Collectors love Morgan dollars, and the 1878 is the one that started it all. An 1873 coinage law eliminated the standard silver dollar. Many people called it the “Crime of 1873” and blamed it for the depression that began the same year.

The standard silver dollar made a comeback in 1878, thanks to the Bland-Allison Act. It subsidized the silver industry and supported silver prices by requiring the government to purchase millions of ounces of silver each month. The mints used the metal to strike silver dollars.
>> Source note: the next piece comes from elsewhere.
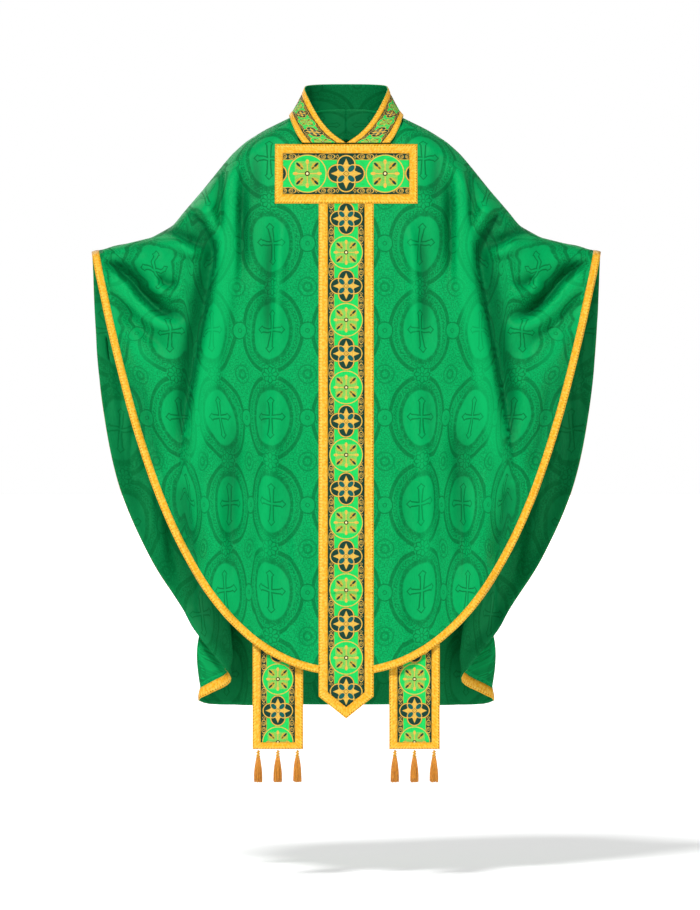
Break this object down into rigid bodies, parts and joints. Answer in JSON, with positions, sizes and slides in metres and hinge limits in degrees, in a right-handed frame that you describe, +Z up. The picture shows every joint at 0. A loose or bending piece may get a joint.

The first example went to President Benjamin Harrison. It’s a wonder he bothered to save it
The government called them Liberty Head dollars. At first the public called them Bland dollars because of Congressman Richard “Silver Dick” Bland’s involvement. Collectors eventually named them Morgan dollars in honor of the designer, U.S. Mint engraver George Morgan. His artwork won an internal competition at the Mint. Mint Director Henry Linderman rigged the contest in Morgan’s favor because he disliked the work of the father and son Barbers, William and Charles.

The Morgan dollar’s Liberty head obverse and eagle reverse came from an 1877 pattern half dollar. Morgan reportedly used Philadelphia schoolteacher Anna Williams as the model for Liberty. Years later, when her role became known, the New York Mail and Express said Williams’ face was “known to more people than that of any other woman of the American continent.”